The sole remaining bidder for the right to operate 4,500 machines at the Queens track is Genting New York, an offshoot of a Malaysian company. Three other potential bidders made no offers and two others were disqualified for deviating from bid requirements.

Aqueduct Entertainment had won a previous round of bidding but was rejected later in the process by the Lottery Division. It sued and won a temporary restraining order that prevented lottery officials from approving a new deal.

State Supreme Court Justice Barry Kramer dismissed the lawsuit yesterday, lifting the restraining order.

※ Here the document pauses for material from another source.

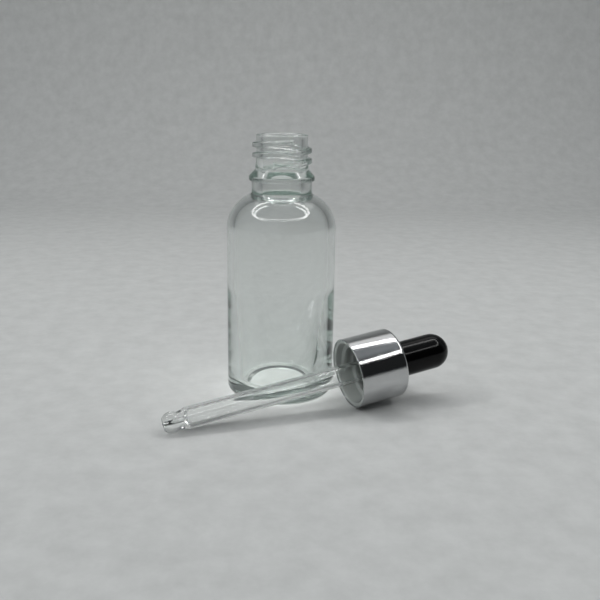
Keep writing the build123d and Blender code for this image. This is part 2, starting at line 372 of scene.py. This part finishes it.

Kramer concluded the Lottery Division had "a rational basis" for rejecting Aqueduct Entertainment's bid. He said information about key personnel in the consortium was not provided by the deadline and noted that Aqueduct Entertainment failed to bid in the latest round.

Kramer found no basis for the group's claims that its constitutional rights to due process and equal protection were violated.

Lottery Director Gordon Medenica said the lawsuit and restraining order set them back only one day, which they made up, and the agency expects to make its recommendation to Gov. David A. Paterson and legislative leaders as scheduled by Aug. 3. Genting New York, whose proposal has been under review, remained a qualified bidder yesterday, he said.

Aqueduct Entertainment lawyer Daryl Davis said he will recommend an appeal.

The judge's information was inaccurate and all key personnel information had been provided on time, Davis said. Also, Aqueduct Entertainment was prohibited by regulation from bidding again for 90 days after the previous round ended, a period during which the latest solicitation was issued, he said.